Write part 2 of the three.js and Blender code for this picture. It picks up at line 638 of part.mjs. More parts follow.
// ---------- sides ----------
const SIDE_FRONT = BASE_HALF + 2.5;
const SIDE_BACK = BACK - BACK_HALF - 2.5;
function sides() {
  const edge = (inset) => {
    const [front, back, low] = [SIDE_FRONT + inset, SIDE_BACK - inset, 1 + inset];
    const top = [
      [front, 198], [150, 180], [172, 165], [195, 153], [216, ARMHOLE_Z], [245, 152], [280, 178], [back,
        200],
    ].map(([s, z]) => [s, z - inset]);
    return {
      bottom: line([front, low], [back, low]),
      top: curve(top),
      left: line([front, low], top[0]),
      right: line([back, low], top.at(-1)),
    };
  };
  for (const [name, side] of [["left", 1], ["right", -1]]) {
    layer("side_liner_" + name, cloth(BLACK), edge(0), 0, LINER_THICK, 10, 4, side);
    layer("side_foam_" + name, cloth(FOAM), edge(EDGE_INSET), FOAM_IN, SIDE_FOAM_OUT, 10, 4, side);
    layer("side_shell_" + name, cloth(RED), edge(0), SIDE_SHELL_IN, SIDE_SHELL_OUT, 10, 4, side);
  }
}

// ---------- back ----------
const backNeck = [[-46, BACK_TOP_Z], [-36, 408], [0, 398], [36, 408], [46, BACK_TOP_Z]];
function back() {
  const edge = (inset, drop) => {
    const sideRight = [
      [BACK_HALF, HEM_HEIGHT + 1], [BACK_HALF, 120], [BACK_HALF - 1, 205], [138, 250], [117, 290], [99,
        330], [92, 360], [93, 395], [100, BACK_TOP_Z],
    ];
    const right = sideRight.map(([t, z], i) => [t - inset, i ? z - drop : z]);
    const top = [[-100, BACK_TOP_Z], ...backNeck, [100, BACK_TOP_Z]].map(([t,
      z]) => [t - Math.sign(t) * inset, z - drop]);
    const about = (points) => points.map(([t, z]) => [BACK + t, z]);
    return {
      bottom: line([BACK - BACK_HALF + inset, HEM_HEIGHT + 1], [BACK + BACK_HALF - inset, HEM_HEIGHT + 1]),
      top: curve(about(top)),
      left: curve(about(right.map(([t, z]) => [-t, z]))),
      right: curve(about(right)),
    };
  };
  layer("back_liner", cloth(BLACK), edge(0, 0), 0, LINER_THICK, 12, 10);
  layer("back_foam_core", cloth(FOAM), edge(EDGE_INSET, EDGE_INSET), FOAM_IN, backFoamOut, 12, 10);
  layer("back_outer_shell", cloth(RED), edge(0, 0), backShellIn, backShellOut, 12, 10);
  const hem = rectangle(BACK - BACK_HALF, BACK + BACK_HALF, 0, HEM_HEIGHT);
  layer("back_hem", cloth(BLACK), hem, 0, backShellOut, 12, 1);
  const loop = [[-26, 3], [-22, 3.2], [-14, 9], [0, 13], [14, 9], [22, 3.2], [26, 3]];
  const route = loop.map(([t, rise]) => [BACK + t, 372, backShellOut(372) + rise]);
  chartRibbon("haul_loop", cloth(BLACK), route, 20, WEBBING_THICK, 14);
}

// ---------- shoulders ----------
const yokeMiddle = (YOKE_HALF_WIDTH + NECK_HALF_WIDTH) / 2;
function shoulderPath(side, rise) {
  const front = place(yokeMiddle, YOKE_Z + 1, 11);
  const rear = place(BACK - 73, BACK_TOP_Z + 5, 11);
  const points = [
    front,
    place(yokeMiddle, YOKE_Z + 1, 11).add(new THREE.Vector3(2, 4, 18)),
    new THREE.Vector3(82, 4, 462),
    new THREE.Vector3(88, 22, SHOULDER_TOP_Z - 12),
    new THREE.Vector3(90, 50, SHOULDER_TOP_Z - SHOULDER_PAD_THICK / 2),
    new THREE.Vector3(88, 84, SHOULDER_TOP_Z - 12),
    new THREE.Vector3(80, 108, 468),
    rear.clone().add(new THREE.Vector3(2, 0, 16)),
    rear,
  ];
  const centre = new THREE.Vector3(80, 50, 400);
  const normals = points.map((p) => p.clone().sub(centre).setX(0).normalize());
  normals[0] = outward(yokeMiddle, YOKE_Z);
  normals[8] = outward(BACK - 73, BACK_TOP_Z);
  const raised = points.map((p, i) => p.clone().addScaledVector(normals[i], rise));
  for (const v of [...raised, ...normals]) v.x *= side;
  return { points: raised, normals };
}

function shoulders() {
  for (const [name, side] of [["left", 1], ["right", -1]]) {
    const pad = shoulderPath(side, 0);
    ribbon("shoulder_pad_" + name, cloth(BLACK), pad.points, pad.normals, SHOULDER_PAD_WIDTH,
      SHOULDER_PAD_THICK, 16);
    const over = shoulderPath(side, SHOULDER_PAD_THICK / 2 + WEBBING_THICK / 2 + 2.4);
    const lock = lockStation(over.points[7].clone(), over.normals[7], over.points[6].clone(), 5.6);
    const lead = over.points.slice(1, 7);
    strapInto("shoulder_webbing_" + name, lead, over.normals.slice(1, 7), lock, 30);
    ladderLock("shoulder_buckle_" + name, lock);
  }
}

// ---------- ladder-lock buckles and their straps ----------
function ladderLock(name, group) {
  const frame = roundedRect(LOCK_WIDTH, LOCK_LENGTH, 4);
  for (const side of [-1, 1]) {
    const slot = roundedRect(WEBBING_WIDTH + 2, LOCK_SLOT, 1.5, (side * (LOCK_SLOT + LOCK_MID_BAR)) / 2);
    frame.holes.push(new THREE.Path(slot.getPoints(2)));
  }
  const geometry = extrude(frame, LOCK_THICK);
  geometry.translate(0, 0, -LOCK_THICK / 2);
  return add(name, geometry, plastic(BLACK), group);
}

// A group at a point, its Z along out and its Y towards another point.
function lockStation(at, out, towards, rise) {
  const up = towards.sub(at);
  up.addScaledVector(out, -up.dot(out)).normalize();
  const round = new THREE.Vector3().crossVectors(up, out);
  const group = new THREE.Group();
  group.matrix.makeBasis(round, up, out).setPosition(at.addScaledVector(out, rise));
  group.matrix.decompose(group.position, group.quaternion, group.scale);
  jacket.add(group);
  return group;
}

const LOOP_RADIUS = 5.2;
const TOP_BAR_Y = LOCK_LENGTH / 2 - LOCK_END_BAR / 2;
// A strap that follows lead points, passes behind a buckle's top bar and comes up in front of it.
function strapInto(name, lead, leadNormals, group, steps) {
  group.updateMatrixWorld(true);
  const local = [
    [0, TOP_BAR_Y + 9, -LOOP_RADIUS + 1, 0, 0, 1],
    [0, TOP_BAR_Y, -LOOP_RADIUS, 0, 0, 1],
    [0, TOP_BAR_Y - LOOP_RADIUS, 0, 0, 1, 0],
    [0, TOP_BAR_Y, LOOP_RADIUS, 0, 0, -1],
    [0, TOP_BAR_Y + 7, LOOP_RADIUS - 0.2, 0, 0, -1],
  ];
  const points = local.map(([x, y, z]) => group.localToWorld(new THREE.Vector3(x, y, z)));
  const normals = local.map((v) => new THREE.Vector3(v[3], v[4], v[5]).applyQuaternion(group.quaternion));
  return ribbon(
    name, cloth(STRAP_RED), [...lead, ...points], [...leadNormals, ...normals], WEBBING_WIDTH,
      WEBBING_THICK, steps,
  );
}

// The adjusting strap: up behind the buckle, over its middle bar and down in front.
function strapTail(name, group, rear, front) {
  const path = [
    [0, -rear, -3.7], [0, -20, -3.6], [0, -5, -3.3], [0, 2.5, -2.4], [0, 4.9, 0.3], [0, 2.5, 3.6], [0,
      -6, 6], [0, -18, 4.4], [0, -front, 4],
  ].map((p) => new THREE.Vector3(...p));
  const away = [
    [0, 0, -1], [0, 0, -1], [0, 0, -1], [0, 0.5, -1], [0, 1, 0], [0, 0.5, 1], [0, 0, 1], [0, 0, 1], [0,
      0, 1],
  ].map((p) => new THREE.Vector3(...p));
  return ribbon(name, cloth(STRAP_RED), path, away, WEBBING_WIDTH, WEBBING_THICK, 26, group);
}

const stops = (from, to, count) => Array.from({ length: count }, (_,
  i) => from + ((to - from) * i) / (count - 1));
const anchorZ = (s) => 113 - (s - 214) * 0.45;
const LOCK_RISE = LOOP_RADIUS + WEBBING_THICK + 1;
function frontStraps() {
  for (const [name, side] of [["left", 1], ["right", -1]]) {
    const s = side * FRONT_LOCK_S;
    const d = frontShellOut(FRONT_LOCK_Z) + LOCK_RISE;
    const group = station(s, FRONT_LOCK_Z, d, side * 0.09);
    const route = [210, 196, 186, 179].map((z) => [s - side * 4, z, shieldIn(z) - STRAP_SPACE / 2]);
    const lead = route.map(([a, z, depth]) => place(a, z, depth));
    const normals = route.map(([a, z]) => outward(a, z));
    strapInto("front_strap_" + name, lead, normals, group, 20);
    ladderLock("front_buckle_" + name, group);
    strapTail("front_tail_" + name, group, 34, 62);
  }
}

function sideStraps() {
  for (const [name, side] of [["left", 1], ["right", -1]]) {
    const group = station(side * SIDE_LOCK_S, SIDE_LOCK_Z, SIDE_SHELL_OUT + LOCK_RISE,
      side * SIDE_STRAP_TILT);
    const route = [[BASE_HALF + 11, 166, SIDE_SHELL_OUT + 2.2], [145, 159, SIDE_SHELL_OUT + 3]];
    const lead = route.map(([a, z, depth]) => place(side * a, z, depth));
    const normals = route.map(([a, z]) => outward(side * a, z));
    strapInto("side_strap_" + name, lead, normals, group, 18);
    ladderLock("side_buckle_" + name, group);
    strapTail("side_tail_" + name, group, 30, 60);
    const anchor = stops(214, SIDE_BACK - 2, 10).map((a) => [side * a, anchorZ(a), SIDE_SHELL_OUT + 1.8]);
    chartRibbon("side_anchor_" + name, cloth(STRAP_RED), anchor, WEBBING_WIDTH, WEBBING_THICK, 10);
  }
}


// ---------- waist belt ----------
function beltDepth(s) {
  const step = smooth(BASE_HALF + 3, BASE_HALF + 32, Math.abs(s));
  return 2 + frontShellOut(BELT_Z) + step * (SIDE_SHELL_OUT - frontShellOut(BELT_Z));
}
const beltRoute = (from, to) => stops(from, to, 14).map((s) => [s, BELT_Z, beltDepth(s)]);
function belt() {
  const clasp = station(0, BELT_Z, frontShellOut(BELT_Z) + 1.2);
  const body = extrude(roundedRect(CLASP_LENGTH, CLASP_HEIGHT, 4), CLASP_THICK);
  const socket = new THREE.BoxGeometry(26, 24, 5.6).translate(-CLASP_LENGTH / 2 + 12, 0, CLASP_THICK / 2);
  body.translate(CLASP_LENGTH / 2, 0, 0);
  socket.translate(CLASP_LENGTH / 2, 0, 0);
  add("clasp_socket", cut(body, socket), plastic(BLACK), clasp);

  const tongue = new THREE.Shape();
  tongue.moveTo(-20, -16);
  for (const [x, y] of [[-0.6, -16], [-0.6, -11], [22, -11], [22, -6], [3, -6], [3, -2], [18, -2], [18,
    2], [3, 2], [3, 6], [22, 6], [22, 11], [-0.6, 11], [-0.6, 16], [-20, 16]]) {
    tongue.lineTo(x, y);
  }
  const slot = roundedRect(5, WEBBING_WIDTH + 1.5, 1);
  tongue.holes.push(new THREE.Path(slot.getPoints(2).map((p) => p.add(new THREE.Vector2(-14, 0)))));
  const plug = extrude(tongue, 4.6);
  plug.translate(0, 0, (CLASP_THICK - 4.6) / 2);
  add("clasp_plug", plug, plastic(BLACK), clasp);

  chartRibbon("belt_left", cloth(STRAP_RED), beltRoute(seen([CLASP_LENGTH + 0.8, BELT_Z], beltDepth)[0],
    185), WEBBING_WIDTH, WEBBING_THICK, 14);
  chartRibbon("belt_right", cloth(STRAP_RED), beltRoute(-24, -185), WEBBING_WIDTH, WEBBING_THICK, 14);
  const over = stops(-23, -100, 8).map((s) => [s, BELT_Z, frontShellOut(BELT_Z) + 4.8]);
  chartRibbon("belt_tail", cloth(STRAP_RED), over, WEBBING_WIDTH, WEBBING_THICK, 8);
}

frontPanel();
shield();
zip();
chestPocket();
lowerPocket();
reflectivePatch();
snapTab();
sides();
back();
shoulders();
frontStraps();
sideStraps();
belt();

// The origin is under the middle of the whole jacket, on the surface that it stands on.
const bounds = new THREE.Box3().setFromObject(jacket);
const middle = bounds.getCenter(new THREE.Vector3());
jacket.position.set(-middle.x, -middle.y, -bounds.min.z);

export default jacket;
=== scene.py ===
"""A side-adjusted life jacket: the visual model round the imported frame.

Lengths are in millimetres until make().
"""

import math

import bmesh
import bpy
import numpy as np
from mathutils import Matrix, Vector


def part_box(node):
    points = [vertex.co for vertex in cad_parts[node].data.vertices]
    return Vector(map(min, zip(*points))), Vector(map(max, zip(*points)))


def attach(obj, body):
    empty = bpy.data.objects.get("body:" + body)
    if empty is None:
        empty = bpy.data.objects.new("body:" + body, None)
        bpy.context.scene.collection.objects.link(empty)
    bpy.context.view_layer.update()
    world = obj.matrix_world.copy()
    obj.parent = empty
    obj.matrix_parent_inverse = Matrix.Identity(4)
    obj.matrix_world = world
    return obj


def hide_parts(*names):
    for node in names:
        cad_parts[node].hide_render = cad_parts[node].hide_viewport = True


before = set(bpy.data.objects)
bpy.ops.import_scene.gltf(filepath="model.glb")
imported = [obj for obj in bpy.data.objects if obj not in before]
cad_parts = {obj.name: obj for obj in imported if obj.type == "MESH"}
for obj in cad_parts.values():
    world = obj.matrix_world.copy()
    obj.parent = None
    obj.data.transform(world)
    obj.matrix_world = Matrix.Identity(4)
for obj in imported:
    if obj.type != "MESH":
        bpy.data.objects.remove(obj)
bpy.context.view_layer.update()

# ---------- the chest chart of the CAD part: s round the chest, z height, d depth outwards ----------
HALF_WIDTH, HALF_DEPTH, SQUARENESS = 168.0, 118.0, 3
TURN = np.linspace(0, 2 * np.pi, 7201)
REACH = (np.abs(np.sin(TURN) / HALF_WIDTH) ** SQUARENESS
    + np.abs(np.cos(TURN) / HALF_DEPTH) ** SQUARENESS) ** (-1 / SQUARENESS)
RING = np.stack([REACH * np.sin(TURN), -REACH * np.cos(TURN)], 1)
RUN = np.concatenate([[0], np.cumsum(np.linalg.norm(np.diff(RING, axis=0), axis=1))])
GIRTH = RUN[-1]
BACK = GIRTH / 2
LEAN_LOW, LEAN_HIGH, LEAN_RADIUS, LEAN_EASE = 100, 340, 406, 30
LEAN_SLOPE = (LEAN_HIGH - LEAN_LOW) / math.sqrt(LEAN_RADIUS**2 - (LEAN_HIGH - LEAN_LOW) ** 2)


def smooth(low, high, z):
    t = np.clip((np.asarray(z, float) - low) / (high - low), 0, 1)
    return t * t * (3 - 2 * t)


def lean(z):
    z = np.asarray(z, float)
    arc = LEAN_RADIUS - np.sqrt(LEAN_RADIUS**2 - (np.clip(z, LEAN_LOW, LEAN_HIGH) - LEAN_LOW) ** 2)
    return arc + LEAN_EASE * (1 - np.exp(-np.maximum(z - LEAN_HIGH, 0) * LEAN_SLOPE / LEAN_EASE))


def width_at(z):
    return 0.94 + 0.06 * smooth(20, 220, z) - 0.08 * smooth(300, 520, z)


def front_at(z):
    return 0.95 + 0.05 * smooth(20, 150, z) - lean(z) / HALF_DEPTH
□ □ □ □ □
Exactly and exclusively, reproduce the lines that start at the line containing "points = [vertex.co" and end at the line containing "if empty is", inclusive of both.

WRITTEN ANSWER>
    points = [vertex.co for vertex in cad_parts[node].data.vertices]
    return Vector(map(min, zip(*points))), Vector(map(max, zip(*points)))


def attach(obj, body):
    empty = bpy.data.objects.get("body:" + body)
    if empty is None:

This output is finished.